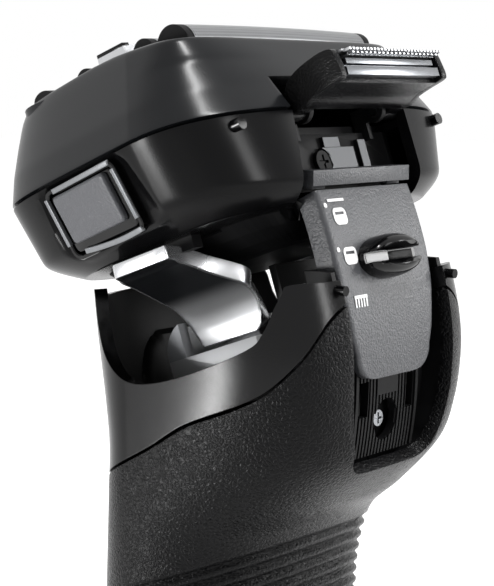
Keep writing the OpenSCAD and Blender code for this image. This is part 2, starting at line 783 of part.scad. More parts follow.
module comb_front() {
  color("#b9bcbf") foil_sheet_piece(inner_front_v, inner_foil_radius, inner_w);
}
module comb_front_holder() {
  color("#0b0b0c") foil_holder_piece(inner_front_v, inner_foil_radius, inner_w);
}
module comb_front_blade() {
  color("#9fa2a5") blade_piece(inner_front_v, inner_foil_radius, inner_w);
}
module slit_guard() {
  color("#d2d4d6") in_head() difference() {
    union() {
      block([-22, -11.2, 13], [22, -5, 18.8]);
      block([-24.2, -11.2, 16.8], [24.2, -5, 18.8]);
    }
    block([-21.4, -10.7, 12], [21.4, -5.5, 18.4]);
    for (i = [-13:13]) translate([1.55 * i - 0.3, -10.3, 17.4]) cube([0.6, 4.4, 3]);
  }
}
module slit_guard_holder() {
  color("#0b0b0c") in_head() difference() {
    block([-24.3, -11.4, 8], [24.3, -4.8, 16.6]);
    block([-22.2, -12, 12.8], [22.2, -4, 20]);
    block([-21.6, -10.8, 6], [21.6, -5.4, 20]);
  }
}
module slit_cutter() {
  color("#9fa2a5") in_head() {
    block([-20, -10.3, 14.4], [20, -5.9, 18]);
    block([-16, -9, 9.5], [16, -7.2, 15.1]);
  }
}

/* ------------------------------ trimmer ----------------------------- */
module trimmer_profile() {
  // Side view: from the pivot out to the cutting edge.
  polygon([[16.4, 2.6], [17.4, 4], [19.5, 5.2], [22.4, 6], [25.4, 6.4], [27.3, 6], [27.9, 4],
    [28.1, 1.9], [27.4, 1.3], [24.7, 0.9], [22, 0.4], [20, -0.4], [17.8, -0.2]]);
}
module trimmer_case() {
  color("#141416") in_head() difference() {
    union() {
      along_x(2 * trimmer_half_width) trimmer_profile();
      both_sides() bar_x(15.5, 0.2, 1.7, 10.8, 14.3);
      both_sides() block([10.8, 15, -1], [14.3, 19, 1.7]);
    }
    // hollow for the cutter and its drive, open towards the cutting edge
    block([-13.3, 20.6, 1.8], [13.3, 27.2, 5]);
    block([-13.3, 26.4, 1.6], [13.3, 30, 9]);
    both_sides() bar_x(15.5, 0.2, 2.5, 9, 10.75);
    block([-9.1, 14, 3.2], [9.1, 19, 7]);
    both_sides() bar_x(15.5, 0.2, 1.12, 8, 13.4);
  }
}
module trimmer_bars() {
  color("#e2e3e5") in_head() {
    block([-11.9, 26.7, 3.75], [11.9, 27.7, 4.65]);
    block([-12.6, 26.7, 1.85], [12.6, 28, 3.25]);
    block([-12.6, 26.5, 1.9], [12.6, 26.8, 4.5]);
  }
}
module trimmer_comb() {
  color("#c9cbcd") in_head() {
    block([-13.2, 26.5, 5.45], [13.2, 28.3, 5.8]);
    for (i = [0:tooth_count - 1])
      translate([-12.9 + 25.8 * (i + 0.5) / tooth_count, 28.8, 5.55]) cube([0.5, 1.3, 0.4], center = true);
  }
}
module trimmer_cutter() {
  color("#a9abae") in_head() {
    block([-11.8, 26.6, 4.95], [11.8, 28.2, 5.25]);
    for (i = [0:20])
      translate([-11.4 + 22.8 * i / 20, 28.6, 5.1]) cube([0.5, 1, 0.26], center = true);
  }
}
module trimmer_pins() {
  color("#d8d9db") in_head() both_sides() bar_x(15.5, 0.2, 1.1, 9, 13.3);
}

base_cap();
base_seal();
base_screws();
charge_pins();
grip_shell();
shoulder_shell();
front_panel();
display_lens();
power_button();
rim_pins();
chassis();
battery_cell();
circuit_board();
track_plate();
track_screw();
neck_mount();
neck_block();
roll_pin();
slide_panel();
slide_bar();
slide_knob();
position_icons();
arm_left();
arm_right();
yoke_hub();
pitch_pins();
head_housing();
bottom_cover();
pivot_blocks();
linear_motor();
drive_posts();
drive_deck();
trimmer_bracket();
bracket_screw();
rear_studs();
button_bezels();
release_button_left();
release_button_right();
foil_frame();
foil_back();
foil_back_holder();
blade_back();
foil_front();
foil_front_holder();
blade_front();
comb_back();
comb_back_holder();
comb_back_blade();
comb_front();
comb_front_holder();
comb_front_blade();
slit_guard();
slit_guard_holder();
slit_cutter();
trimmer_case();
trimmer_bars();
trimmer_comb();
trimmer_cutter();
trimmer_pins();
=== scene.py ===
import bmesh
import bpy
import numpy as np
from mathutils import Matrix, Vector


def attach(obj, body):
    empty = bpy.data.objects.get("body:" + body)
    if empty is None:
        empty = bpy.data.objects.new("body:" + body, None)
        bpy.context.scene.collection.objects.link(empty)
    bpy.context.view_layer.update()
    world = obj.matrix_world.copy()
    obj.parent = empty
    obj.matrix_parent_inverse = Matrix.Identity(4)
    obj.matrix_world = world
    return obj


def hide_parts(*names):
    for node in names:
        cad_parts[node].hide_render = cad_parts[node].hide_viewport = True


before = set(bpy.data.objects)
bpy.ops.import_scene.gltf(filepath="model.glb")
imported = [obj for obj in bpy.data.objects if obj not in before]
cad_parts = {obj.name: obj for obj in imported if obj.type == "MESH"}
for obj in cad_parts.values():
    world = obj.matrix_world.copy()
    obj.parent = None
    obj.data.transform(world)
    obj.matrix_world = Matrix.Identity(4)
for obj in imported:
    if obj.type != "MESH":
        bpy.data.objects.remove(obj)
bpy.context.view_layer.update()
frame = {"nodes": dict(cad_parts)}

bl_info = {
    "name": "Electric shaver finish",
    "version": (1, 0, 0),
    "blender": (4, 5, 0),
    "location": "3D View > Sidebar > Shaver",
    "description": "Dresses the packed electric shaver with smooth mouldings, metal parts and finishes",
    "category": "Object",
}

# Lengths are in millimetres until a mesh is made: x is across, y to the back and z up. The head's
# own frame, (x, v, w), has its origin in the parting line and is tilted forward with the head.
MM = 1000.0  # millimetres in a metre
QUARTER = np.pi / 2

# Handle sections: height, share of the half width, front, back, squareness of the back
HANDLE_ROWS = np.array([
    [0, 0.63, 11.2, 11.2, 2.4], [1.5, 0.73, 13.4, 13.4, 2.4], [5, 0.82, 15.4, 15.2, 2.4],
    [20, 0.91, 17, 16.6, 2.3], [45, 0.975, 17.4, 17.4, 2.2], [66, 0.99, 17.2, 17.9, 2.2],
    [75, 0.992, 16.5, 19.8, 2.3], [80, 0.996, 15.9, 22.5, 2.4], [85, 1, 15.3, 28.1, 2.7],
    [93, 1, 14.8, 34.8, 3.3], [100, 1, 16.2, 36.5, 3.9], [107, 1, 18.1, 36.9, 4.3],
    [112, 1, 19.4, 36.8, 4.3], [118, 0.992, 20.8, 35.9, 4.2], [124, 0.98, 21.9, 34.2, 4.2],
])
FRONT_SQUARENESS = 2.1
# Head sections: height over the parting line, share of the half width, front, back, middle,
# squareness of the front and of the back
HEAD_ROWS = np.array([
    [-14.5, 0.775, -32.6, 15.4, 0.4, 5.5, 3], [-12.6, 0.845, -35.6, 17.5, 1.2, 6, 3],
    [-11, 0.9, -37.4, 18.2, 2, 6.5, 2.9], [0, 1, -38.9, 18.4, 2, 6.5, 2.9],
    [5, 0.946, -38.4, 16, 1.6, 6.5, 2.9], [10, 0.876, -37.6, 13.4, 0.6, 6.5, 3.6],
    [14.5, 0.812, -36.6, 11.1, -0.4, 6.5, 6], [16.5, 0.782, -35.2, 10, -0.4, 6.5, 6],
])
# Side-view lines, (y, z): the groove between shoulder and grip, and the handle's upper rim
GROOVE = [[-40, 74], [-22, 79.5], [-9.5, 86.6], [4.2, 94], [12.5, 99], [23, 103.3],
          [28.5, 106.6], [32.7, 111.6], [34.5, 117], [35.2, 121], [35.6, 126]]
RIM = [[-40, 116], [-17, 116.6], [-12, 118.4], [-9.9, 113.4], [-6.4, 108.3], [-0.6, 104.9],
       [5.5, 105.1], [14.8, 108], [24.5, 112.4], [27.1, 115.4], [29, 120.6], [31.4, 122.7],
       [50, 122.8]]
GROOVE_HALF = 0.3  # half the groove's width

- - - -

**Do this:**
The lines above from the one containing "base_cap();" through the one containing "before = set(bpy.data.objects)" are to be set down exactly, and no others.

**Full answer:**
base_cap();
base_seal();
base_screws();
charge_pins();
grip_shell();
shoulder_shell();
front_panel();
display_lens();
power_button();
rim_pins();
chassis();
battery_cell();
circuit_board();
track_plate();
track_screw();
neck_mount();
neck_block();
roll_pin();
slide_panel();
slide_bar();
slide_knob();
position_icons();
arm_left();
arm_right();
yoke_hub();
pitch_pins();
head_housing();
bottom_cover();
pivot_blocks();
linear_motor();
drive_posts();
drive_deck();
trimmer_bracket();
bracket_screw();
rear_studs();
button_bezels();
release_button_left();
release_button_right();
foil_frame();
foil_back();
foil_back_holder();
blade_back();
foil_front();
foil_front_holder();
blade_front();
comb_back();
comb_back_holder();
comb_back_blade();
comb_front();
comb_front_holder();
comb_front_blade();
slit_guard();
slit_guard_holder();
slit_cutter();
trimmer_case();
trimmer_bars();
trimmer_comb();
trimmer_cutter();
trimmer_pins();
=== scene.py ===
import bmesh
import bpy
import numpy as np
from mathutils import Matrix, Vector


def attach(obj, body):
    empty = bpy.data.objects.get("body:" + body)
    if empty is None:
        empty = bpy.data.objects.new("body:" + body, None)
        bpy.context.scene.collection.objects.link(empty)
    bpy.context.view_layer.update()
    world = obj.matrix_world.copy()
    obj.parent = empty
    obj.matrix_parent_inverse = Matrix.Identity(4)
    obj.matrix_world = world
    return obj


def hide_parts(*names):
    for node in names:
        cad_parts[node].hide_render = cad_parts[node].hide_viewport = True


before = set(bpy.data.objects)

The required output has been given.